弱点と逆境を乗り越えたあの時のように…走れ、李鳳柱!

闘病中の元マラソン五輪代表・李鳳柱、4年ぶりにレース出場

 韓国最高のマラソンランナーにとって、コンプレックスは肺活量の少なさではない。数年前に会った李鳳柱(イ・ボンジュ)は、「(コンプレックスは)小さな目だった」と話した。そのため選手時代に二重まぶたの手術を受けたが、監督は「走っていると目に汗が入って前が見えにくくなるから…」とごまかした。李鳳柱は「目が大きい人たちは、目が小さい人のつらさが分からない」と話した。

【写真】難治性疾患に苦しめられてきた元マラソンランナー李鳳柱…4年ぶりレース出場

 李鳳柱が再び走る姿を、今更ながらYouTubeで視聴した。今年4月に江原道三陟市で開催された「黄永祚(ファン・ヨンジョ)国際マラソン大会」。背中が曲がる難治性の疾患に苦しんできた李鳳柱が、ランニングシューズを履いて4年ぶりにコースに立ったのだ。走ったのは短い距離だったが、うれしかった。李鳳柱は「もう少し元気になったら10キロ、ハーフ、フルマラソンまで完走できる体をつくりたい」と話した。

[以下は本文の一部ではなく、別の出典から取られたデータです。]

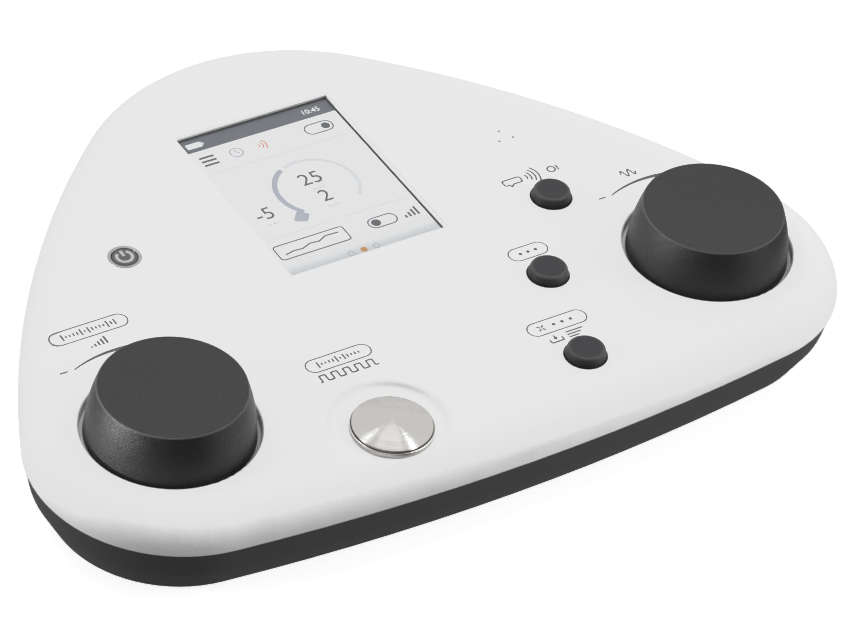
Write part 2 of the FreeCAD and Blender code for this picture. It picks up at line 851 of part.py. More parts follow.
def screw(name, x, y, seat, head_radius, head_height, shank_radius, shank_length):
    """A pan-head screw that points up: the head hangs below its seat, with a cross slot."""
    head = rod(name + "_head", x, y, f"({seat}) - ({head_height})", head_radius, head_height)
    shank = rod(name + "_shank", x, y, f"({seat}) - ({head_height}) / 2", shank_radius,
                f"({shank_length}) + ({head_height}) / 2")
    slots = [
        block(f"{name}_slot{turn}", x, y, f"({seat}) - ({head_height}) - past",
              f"({head_radius}) * {share_x}", f"({head_radius}) * {share_y}",
              f"({head_height}) / 2 + past")
        for turn, (share_x, share_y) in enumerate((
            ("slot_width_share", "slot_length_share"),
            ("slot_length_share", "slot_width_share"),
        ))
    ]
    return cut(name, fuse(name + "_solid", [head, shank]), *slots)


def make_case_screws():
    screws = []
    inserts = []
    for index, (x, y) in enumerate(CASE_SCREWS):
        screws.append(
            screw("case_screw%d" % index, x, y, "screw_seat_z", "case_head_radius",
                  "case_head_height", "case_screw_radius",
                  "seam_z + insert_length - screw_seat_z")
        )
        inserts.append(
            tube_wall("insert%d" % index, x, y, "seam_z", "insert_radius",
                      "case_screw_radius + nose_gap", "insert_length")
        )
    subpart("case_screws", group("case_screws", screws))
    subpart("threaded_inserts", group("threaded_inserts", inserts))


# ---------------------------------------------------------------- battery
def make_battery():
    door = cut(
        "battery_door",
        block("door_plate", "0", "door_centre_y", "feet_height",
              "door_opening_width - 2 * door_gap", "door_opening_length - 2 * door_gap",
              "door_thickness"),
        rod("door_screw_way", "0", "door_screw_y", "0", "case_screw_hole", "pack_under_z + past"),
        rod("door_screw_sink", "0", "door_screw_y", "0", "counterbore_radius",
            "feet_height + door_thickness / 2"),
        block("door_grip", "0", "door_centre_y + door_opening_length / 2 - door_grip_inset",
              "feet_height - past", "pack_width / 4", "door_grip_width",
              "past + door_thickness / 2"),
    )
    subpart("battery_door", door)
    subpart(
        "battery_door_screw",
        screw("battery_door_screw", "0", "door_screw_y", "feet_height + door_thickness / 2",
              "small_head_radius", "door_thickness / 2 - flush_gap", "small_screw_radius",
              "door_screw_length"),
    )
    subpart(
        "battery_pack",
        block("battery_pack", "0", "pack_y", "pack_under_z", "pack_width", "pack_length",
              "pack_height"),
    )
    connector_x = "pack_width / 2 + 3 * lead_run"
    subpart(
        "battery_connector",
        block("battery_connector", f"{connector_x} + battery_connector_width / 2",
              "pack_y - lead_offset", "board_under_z - battery_connector_height",
              "battery_connector_width", "2 * battery_connector_width",
              "battery_connector_height"),
    )
    wires = []
    for index in range(2):
        z = value(f"pack_top_z - lead_drop - {index} * lead_spacing")
        near_y = value("pack_y")
        far_y = value("pack_y - lead_offset")
        start_x = value("pack_width / 2")
        run = value("lead_run")
        route = [
            FreeCAD.Vector(start_x, near_y, z),
            FreeCAD.Vector(start_x + run, near_y, z),
            FreeCAD.Vector(start_x + 2 * run, far_y, z),
            FreeCAD.Vector(start_x + 3 * run, far_y, z),
        ]
        wires.append(lead(route, value("lead_radius"), value("lead_bend")))
    bundle = doc.addObject("Part::Feature", "battery_lead")
    bundle.Shape = Part.makeCompound(wires)
    subpart("battery_lead", bundle)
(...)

 この日は友人で元マラソンランナーの黄永祚と共に走った。黄永祚の故郷・三陟には李鳳柱の妻の実家がある。現役時代は4回同じレースを走り、李鳳柱が1勝3敗と圧倒された。これは全盛期が違っていたからだ。李鳳柱は一時期「心の底から黄永祚の心臓が欲しい」と言っていた。生まれつき肺活量に恵まれ、粘り強さやスピードの面でも傑出したランナーだったからだ。

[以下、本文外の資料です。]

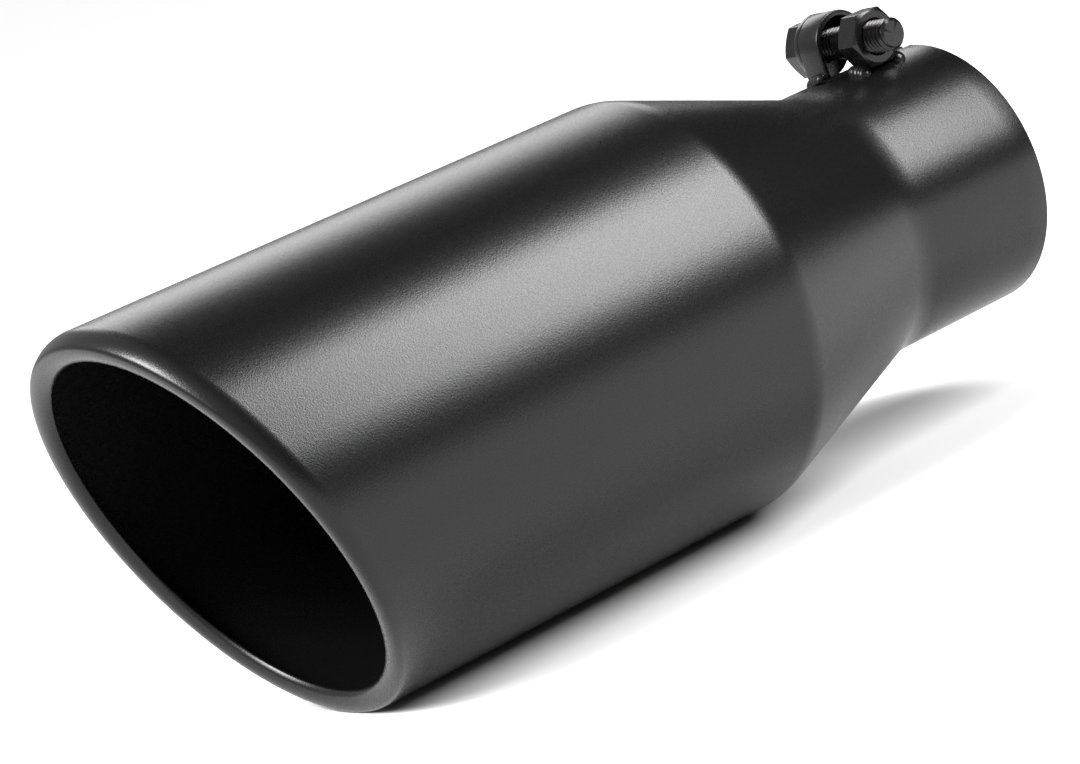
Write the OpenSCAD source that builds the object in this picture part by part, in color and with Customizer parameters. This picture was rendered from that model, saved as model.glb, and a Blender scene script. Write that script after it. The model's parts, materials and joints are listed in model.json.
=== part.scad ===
// Bolt-on exhaust tip: a slant-cut barrel with a rolled lip, a cone and a slit inlet,
// with a welded lug and a welded nut that a clamp bolt draws together.
// The origin is the centre of the inlet's end, +Y runs out of the inlet along the bore,
// the mouth faces -Y, and +Z runs through the clamp and the long side of the slant.

/* [Barrel] */
// Outer diameter of the barrel
barrel_d = 101.6; // [90:0.1:130]
// Length over all, from the inlet's end to the foremost point of the lip
overall_l = 241.3; // [210:0.1:320]
// Sheet thickness of the whole shell
wall = 1.2; // [0.8:0.1:1.4]
// Angle of the slanted mouth from a square cut
slant = 19.4; // [0:0.2:28]

/* [Rolled lip] */
// Outer radius of the soft bend that leaves the barrel
bend_r = 7; // [5:0.1:9]
// Outer radius of the tight roll at the lip's front
lip_r = 1.6; // [1.5:0.1:3]
// Width of the band turned in from the roll
band_w = 3.9; // [3:0.1:7]
// Slope of the band, back into the mouth
band_slope = 12.5; // [5:0.5:30]

/* [Cone] */
// Half angle of the cone
cone_angle = 19; // [14:0.1:28]
// Outside radius where the cone meets the barrel
shoulder_r = 14; // [6:0.5:30]
// Outside radius where the cone meets the inlet
neck_r = 10; // [4:0.5:20]

/* [Inlet] */
// Outer diameter of the tailpipe that the inlet slips over
tailpipe_d = 63.5; // [50:0.1:76.2]
// Difference in diameter between the inlet's bore and the tailpipe
slip_clearance = 0.3; // [0.1:0.1:1]
// Straight length of the inlet
inlet_l = 39.5; // [34:0.5:50]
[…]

 一方の李鳳柱は弱点だらけだった。左右の脚に差があり、左脚が右脚よりも4.4ミリ長かった。走るときにバランスが取れなかった。さらに「亀ランナー」と呼ばれるほど、スピードがなかった。100メートルの全力疾走では一般の選手なら11-12秒だが、李鳳柱は14秒も掛かった。スピードのなさを持久力で補わなければならなかった。

 引退した李鳳柱は、話術に長けていた。小学校の運動会で保護者の徒競走に出場したというエピソードを聞かせてくれた。「無理やり言われて仕方なく出場したんですが、私は短距離は苦手なんですよ。『李鳳柱が走るぞ』ってものすごく期待していた人たちの前で、3位に入るのがやっとだったんです。1位と2位になった方は一生自慢できるでしょうね。『俺は徒競走で李鳳柱に勝ったんだぞ!』って」

 しかし、韓国のフルマラソンの最高記録保持者は今でも李鳳柱だ。2000年に出した2時間7分20秒。肺活量、スピード、長さの違う脚など、不利な条件を克服しようと努力した結果、いつの間にか国民のマラソンランナーになっていた男。他人に追い付こうと思えば人より汗を流さなければならなかったし、練習時間と距離を増やしていくうちに持久力がどんどん強化された。「弱点のおかげで長所が生まれたんですよ」

 楽観的な人間だった。悪いことが起きてもすぐに忘れ、前だけを見て走り続けた。李鳳柱は「米アトランタ五輪で3秒差で金メダルを逃したのは、『怠けるな』という神のおぼしめし」だと話した。再びコースに立つ姿を見ながら、回復を祈った。走れ、李鳳柱。